The Great Central had less connectivity with other rail routes than just about any other comparable line in Britain. From Nottingham to Woodford there was nothing. About the only connectivity of consequence was with the Great Western at Banbury, via a spur. It actually carried very little freight traffic apart from some coal traffic from Nottingham/Sheffield down to Banbury, and a lesser amount continuing to London which after 1923 the LNER found convenient to keep it off the East Coast main line. This traffic ran down substantially in the 1960s as domestic and gasworks coal usage disappeared, and power stations in cities like London were replaced by ones where the coal was, in Yorkshire etc, with the end product, electricity, being transmitted rather than sending the coal down.
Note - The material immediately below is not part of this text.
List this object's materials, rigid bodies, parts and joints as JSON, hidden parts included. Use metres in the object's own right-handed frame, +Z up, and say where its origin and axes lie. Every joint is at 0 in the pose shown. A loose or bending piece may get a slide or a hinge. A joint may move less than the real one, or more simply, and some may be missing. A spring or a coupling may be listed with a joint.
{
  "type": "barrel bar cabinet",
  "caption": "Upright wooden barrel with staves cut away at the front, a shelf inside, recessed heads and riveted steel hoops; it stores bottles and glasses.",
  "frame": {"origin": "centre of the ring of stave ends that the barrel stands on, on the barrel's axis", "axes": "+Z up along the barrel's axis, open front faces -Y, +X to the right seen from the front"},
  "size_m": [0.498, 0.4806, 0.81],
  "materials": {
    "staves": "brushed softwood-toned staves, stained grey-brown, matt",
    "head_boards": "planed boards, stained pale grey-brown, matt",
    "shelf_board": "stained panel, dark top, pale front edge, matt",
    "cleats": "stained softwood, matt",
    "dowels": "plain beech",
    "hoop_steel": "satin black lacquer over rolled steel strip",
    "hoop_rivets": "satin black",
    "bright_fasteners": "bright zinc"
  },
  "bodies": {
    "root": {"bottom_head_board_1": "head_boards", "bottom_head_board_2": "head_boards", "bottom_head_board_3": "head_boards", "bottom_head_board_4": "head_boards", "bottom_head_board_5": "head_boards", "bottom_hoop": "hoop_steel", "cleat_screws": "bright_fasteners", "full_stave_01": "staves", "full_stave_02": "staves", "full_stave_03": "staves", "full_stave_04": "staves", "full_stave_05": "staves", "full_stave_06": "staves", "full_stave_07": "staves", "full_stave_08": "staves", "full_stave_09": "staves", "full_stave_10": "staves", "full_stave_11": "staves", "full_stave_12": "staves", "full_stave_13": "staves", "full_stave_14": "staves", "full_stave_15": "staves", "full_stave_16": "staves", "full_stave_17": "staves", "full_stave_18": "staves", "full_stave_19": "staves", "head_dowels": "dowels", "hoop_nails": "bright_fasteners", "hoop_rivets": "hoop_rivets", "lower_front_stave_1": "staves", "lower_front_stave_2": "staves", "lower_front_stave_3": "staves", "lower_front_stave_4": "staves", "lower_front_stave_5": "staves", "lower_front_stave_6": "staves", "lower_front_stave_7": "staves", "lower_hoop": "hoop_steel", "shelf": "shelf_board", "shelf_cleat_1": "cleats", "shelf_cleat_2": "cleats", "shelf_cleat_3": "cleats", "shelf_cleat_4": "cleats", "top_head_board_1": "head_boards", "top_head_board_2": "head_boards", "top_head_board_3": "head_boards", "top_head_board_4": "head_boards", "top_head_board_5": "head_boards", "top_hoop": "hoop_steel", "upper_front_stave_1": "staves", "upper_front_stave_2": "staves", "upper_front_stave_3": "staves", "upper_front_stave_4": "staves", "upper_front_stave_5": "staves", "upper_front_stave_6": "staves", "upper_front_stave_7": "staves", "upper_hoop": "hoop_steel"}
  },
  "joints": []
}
Every main point along the line (Nottingham, Loughborough, Leicester, Rugby)had a station separate, remote and unconnected from the much more used main station of the town (in passing, HS2 is poised to repeat this error). Rugby is probably the worst example on the old GC. As a result even the handful (and they were only a handful) of through expresses per day didn't carry a lot. The busiest train was generally the York to Swindon/Southampton, but that only ran once a day.
The local stopping trains on the line were normally so much empty stock, from the early loco/carriage days right through to the dmus at the end.
As far as the commercial value of building the line is concerned, let us not forget that the MS&L, who promoted it, was said by investors to stand for "Money Sunk & Lost", and the new GC name they gave themselves when the line opened was now "Gone Completely". And so it proved.